In the news: Pallinghurst Resources/Gemfields & Mining Capital Cycle

FROM THE BROKING DESK

First thing on a Friday is a sneaky time to launch a takeover bid. However, this is exactly what Pallinghurst Resources (PGL SJ) has done, making an unsolicited offer to minority shareholders of Gemfields plc (GEM LN). Pallinghurst directly owns 47.09% of Gemfields shares and is offering 1.91 Pallinghurst share for each Gemfields share, valuing the company at £211.5m, equivalent to 38.5p/share (ie, a zero premium offer). Pallinghurst is looking to de-list Gemfields from AIM, although it’ll consider a premium listing on the main board.

This doesn’t look generous at all for a share that traded at 57.5p last December. Also, analysts’ target prices range between 69-90p. Still, the offer is said to be a ‘done deal’, although Gemfields’ Independent Board has advised shareholders not to act on the bid. It’s hard to see what minority shareholders can do about it, though; in reality, Pallinghurst controls around 75% of Gemfields through its co-investors, and the two largest minority shareholders have accepted the offer. The main co-investor is the South African entrepreneur Christo Wiese. I note that Ian Harebottle is in Jaipur at the moment conducting what looks to be a pretty successful emerald auction.

This is more a reflection of the situation at Pallinghurst than it is at Gemfields. As I understand it, a Pallinghurst shareholders’ vote is scheduled for September on whether to extend the life of the fund or wind it up. As most of the fund’s other holdings are underperforming Zimbabwe platinum assets, the Gemfields holding was by far its most successful investment.

In fact, the market has not liked the control Pallinghurst has maintained over Gemfields. The shares would probably have performed much better if there had been a larger free float and the merger of the Fabergé luxury goods company into Gemfields just served to confuse investors as there was very little visibility on how that brand was performing and how to value it. Wiese himself has been making wider acquisitions in the diamond space and is obviously looking to extend his influence over Gemfields. How this is all playing out behind closed doors is difficult to ascertain right now, and judging by the private nature of the parties involved I’m not convinced that it’ll be made clearer anytime soon.

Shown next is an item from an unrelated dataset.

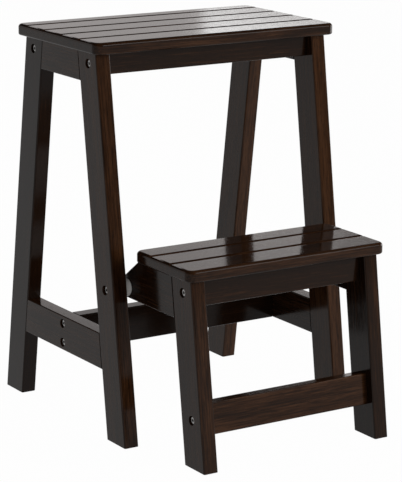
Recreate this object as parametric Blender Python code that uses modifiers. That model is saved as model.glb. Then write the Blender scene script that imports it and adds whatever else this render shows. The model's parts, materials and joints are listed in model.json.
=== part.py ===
# Folding step stool with two treads, in metres, +Z up.
# The stool's front is at -Y, where its lower step stands on two legs of its own.
# The step swings up and over on two pivot bolts, and is stowed upside down on the cross rail.
# The origin is on the floor, under the middle of the whole stool.
from math import atan, cos, pi, radians, tan

import bmesh
import bpy
from mathutils import Matrix, Vector

# Overall sizes
STOOL_HEIGHT = 0.560          # floor to the top of the seat board
STEP_HEIGHT = 0.2766          # floor to the top of the step board
FRAME_WIDTH = 0.3815          # over the outer faces of the main legs
FOOT_SPREAD = 0.1770          # middle of the main frame to the tip of a foot, on the floor
STEP_REACH = 0.3245           # middle of the main frame to the tip of the step's feet
RAKE = radians(8)             # lean of every leg

# Stock
STOCK = 0.0224                # thickness of legs and rails
LEG_BOARD = 0.050             # width of a leg, square to its length
TREAD_STOCK = 0.0165          # thickness of both treads

# Treads
SEAT_OVERHANG = 0.0154        # seat board past the legs' tops, front and back
SIDE_OVERHANG = 0.0085        # both treads past the legs' outer faces
STEP_OVERHANG = 0.0089        # step board past the fronts of its legs
STEP_DEPTH = 0.1433           # step board, front to back
CORNER_RADIUS = 0.012         # treads' corners, seen from above
TREAD_TOP_ROUND = 0.0050      # treads' upper edges
TREAD_UNDER_ROUND = 0.003     # and lower edges
FIRST_SLAT = 0.051            # front edge to the first groove
SLAT_PITCH = 0.050            # groove to groove
GROOVE_WIDTH = 0.0050
GROOVE_DEPTH = 0.0032

# Rails
RAIL_SETBACK = 0.0242         # front of a leg to the middle of a rail between two legs
UPPER_RAIL_HEIGHT = 0.0425    # side rails under the seat
APRON_HEIGHT = 0.0317         # front and rear rails under the seat
LOWER_RAIL_HEIGHT = 0.0512    # side rails and cross rail near the floor
STEP_APRON_HEIGHT = 0.0389
STEP_RAIL_HEIGHT = 0.0449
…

I hope Gemfields does re-list on the main board. Newspaper editors and (perhaps) stockbroking morning note writers will be crying into their coffee this morning at the missed opportunities to highlight a story on the company with a picture of a pretty girl wearing some emeralds or rubies.

Finally, a quick reminder that we have a presentation available on where we are in the current mining capital cycle. Ian Rodger from our Corporate Finance team has put together some current quantitative and qualitative data on the mining industry and compared it with previous capital cycles. This can be viewed here.

Ian’s presentation focuses on:

• Exploration & development expenditure by region and by commodity

• Financial performance

• Market-related data

Data was benchmarked against previous cycles and a theoretical capital cycle ‘clock’. Ian used corroborating evidence to show where we are in this cycle and what we should expect over the rest of 2017 and beyond.

This suggested that there are exciting times ahead. If noon represents the ‘peak’ and six o’clock the ‘trough’ of a cycle, then by our reckoning we’re at around five o’clock. Thus, over 2017 and 2018 we would expect to see further M&A, cash takeovers, rising junior equity raises, more capex, increased exploration spending and further relative outperformance by the sector. Happy days!